The counsel for the farmers contended that paid rent to the cold store included the insurance. Also the cold store held the goods as bailee on behalf of the farmers where the crops were given on contractual bailment. Also according to the terms of the tripartite agreement, the store was bound to take insurance. In that the crops were separately insured from the premises. It was also contended that the insurance company was aware of the fact that the insurance policy was for the benefit of the farmers.

The court analyzed the definition of the term “consumer” u/s 2(d) of the Act. According to this it was held that the term is very wide to include the person who hires or avails any service for consideration. As far as the issue of privity of contract is concerned that court viewed that there is no necessity of privity of contract between the insurance company and the claimants. The farmers are consumers of the insurance policy as they are the beneficiary of the policy.
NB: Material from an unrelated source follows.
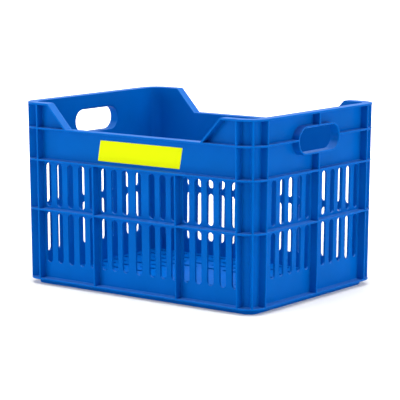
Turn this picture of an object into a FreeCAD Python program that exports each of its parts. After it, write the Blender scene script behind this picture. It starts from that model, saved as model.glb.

With regard to the tripartite agreement, the stocks are the security with the bank and the latter has only insisted on insuring the stock. Thus the farmers are beneficiary under the policy and so can be called as consumer. M. C. Chacko v. The State Bank of Travancore, Trivandrum was referred by this court.

The court observed that the contention of the insurance company that there was fraudulent scheme was baseless. Thus this court viewed that the insurance company is liable to indemnify the cold store under the insurance policy. As the farmers are the beneficiaries, they are entitled to get the amount payable under the policy. This court feels that the bank cannot claim interest at the contractual rate. Also the decision of the National Commission is affirmed regarding the value of the goods. Thus the bank is entitled to recover the principal amount with the interest.

Thus in view of the above observations, the court dismissed the appeal with some directions.